▶ What to do:
Identify the lines holding "piece" and copy them.
═══ Provided data ═══
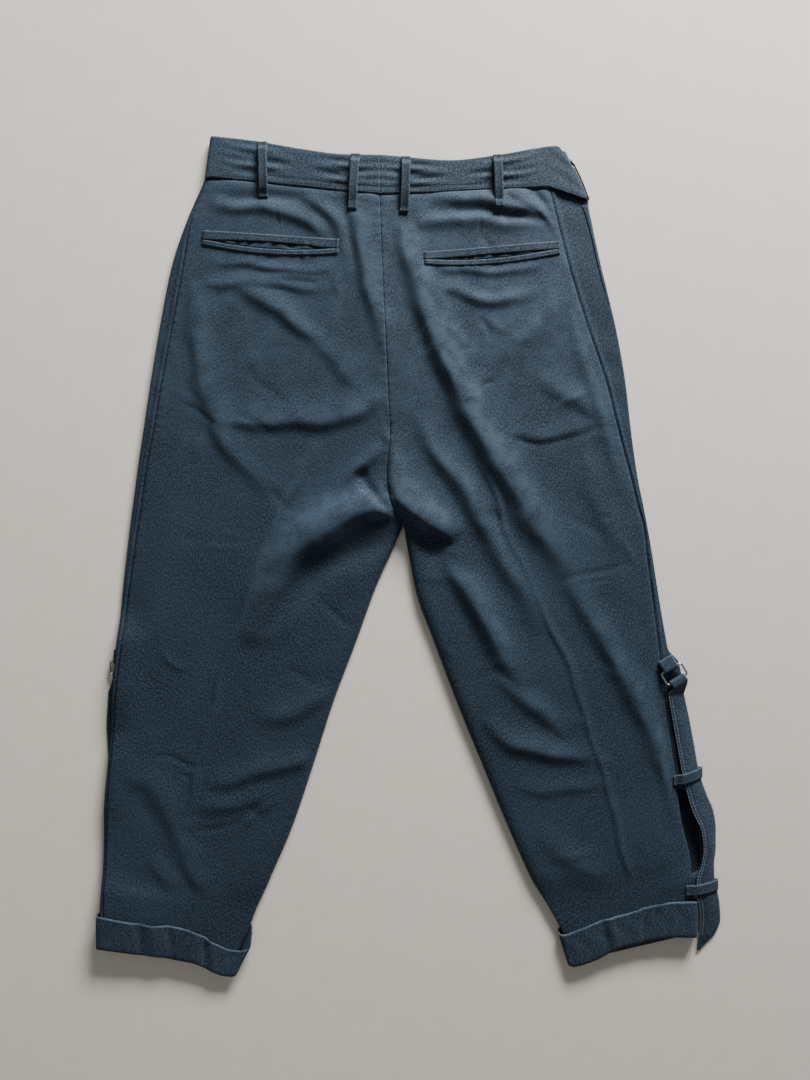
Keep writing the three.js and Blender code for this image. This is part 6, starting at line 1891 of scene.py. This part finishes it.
def sew(name, lines, length, filled, thickness, finish):
    vertices, edges = [], []
    for line in lines:
        start = len(vertices)
        vertices += (np.asarray(line) * MM).tolist()
        edges += [(start + k, start + k + 1) for k in range(len(line) - 1)]
    mesh = bpy.data.meshes.new(name + "_lines")
    mesh.from_pydata(vertices, edges, [])
    source = bpy.data.objects.new(name + "_lines", mesh)
    bpy.context.scene.collection.objects.link(source)
    modifier = source.modifiers.new("stitches", "NODES")
    modifier.node_group = STITCHES
    modifier[SOCKET["Stitch Length"]] = length
    modifier[SOCKET["Filled Share"]] = filled
    modifier[SOCKET["Thickness"]] = thickness
    modifier[SOCKET["Thread"]] = finish
    seen = source.evaluated_get(bpy.context.evaluated_depsgraph_get())
    made = bpy.data.meshes.new_from_object(seen)
    piece = bpy.data.objects.new(name, made)
    bpy.context.scene.collection.objects.link(piece)
    bpy.data.objects.remove(source)
    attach(piece, "root")
    print(name, len(made.polygons), "faces")
    return piece


sew("topstitching", topstitching, 0.0031, 0.74, 0.0005, thread)
sew("fine_stitching", fine_rows, 0.0024, 0.7, 0.0004, thread)
sew("strap_piping", piping, 0.0034, 0.94, 0.0007, pale_thread)
sew("bar_tacks", bar_tacks, 0.0009, 1.25, 0.0007, dark_thread)

# %% [markdown]
# ## Floor and light
#
# A plain pale floor, and the light of a large window beyond the waistband, a little to the
# right. Cloth laid flat is only readable by its shadows, so the main light comes in low
# enough to shade the far flank of each crease, and a weak even sky fills the rest.

# %% Floor and light
def make_floor():
    mesh = bpy.data.meshes.new("floor")
    half = 4.0
    corners = [(-half, -half, 0), (half, -half, 0), (half, half, 0), (-half, half, 0)]
    mesh.from_pydata(corners, [], [(0, 1, 2, 3)])
    floor = bpy.data.objects.new("floor", mesh)
    bpy.context.scene.collection.objects.link(floor)
    floor.location.z = -0.0002
    material = bpy.data.materials.new("pale_floor")
    material.use_nodes = True
    tree = material.node_tree
    place = add_node(tree, "ShaderNodeTexCoord").outputs["Object"]
    grain = add_node(tree, "ShaderNodeTexNoise", {"Vector": place, "Scale": 40.0, "Detail": 4.0})
    tint = add_node(tree, "ShaderNodeMix", {
        0: grain.outputs[0], 6: (0.79, 0.71, 0.61, 1), 7: (0.85, 0.78, 0.68, 1)}, data_type="RGBA")
    tree.links.new(tint.outputs[2], tree.nodes["Principled BSDF"].inputs["Base Color"])
    tree.nodes["Principled BSDF"].inputs["Roughness"].default_value = 0.8
    mesh.materials.append(material)


def area_light(name, place, aim, size, power, colour):
    data = bpy.data.lights.new(name, "AREA")
    data.shape = "RECTANGLE"
    data.size, data.size_y = size
    data.energy = power
    data.color = colour
    light = bpy.data.objects.new(name, data)
    bpy.context.scene.collection.objects.link(light)
    light.location = place
    x, y, z = (a - b for a, b in zip(aim, place))
    tilt = math.acos(-z / math.sqrt(x * x + y * y + z * z))
    light.rotation_euler = (tilt, 0, math.atan2(y, x) - math.pi / 2)


make_floor()
area_light("window", (0.85, 2.45, 0.84), (0.0, 0.0, 0.0), (1.3, 0.55), 222, (0.95, 0.98, 1.0))
area_light("room", (-1.1, -0.9, 1.6), (0.0, 0.0, 0.0), (1.6, 1.6), 3, (1.0, 0.97, 0.93))
world = bpy.data.worlds.new("soft_room")
world.use_nodes = True
world.node_tree.nodes["Background"].inputs["Color"].default_value = (0.92, 0.96, 1.0, 1)
world.node_tree.nodes["Background"].inputs["Strength"].default_value = 0.15
bpy.context.scene.world = world
print("floor and light ready")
═══
▶ Solved exercise:
    piece = bpy.data.objects.new(name, made)
    bpy.context.scene.collection.objects.link(piece)
    attach(piece, "root")
    return piece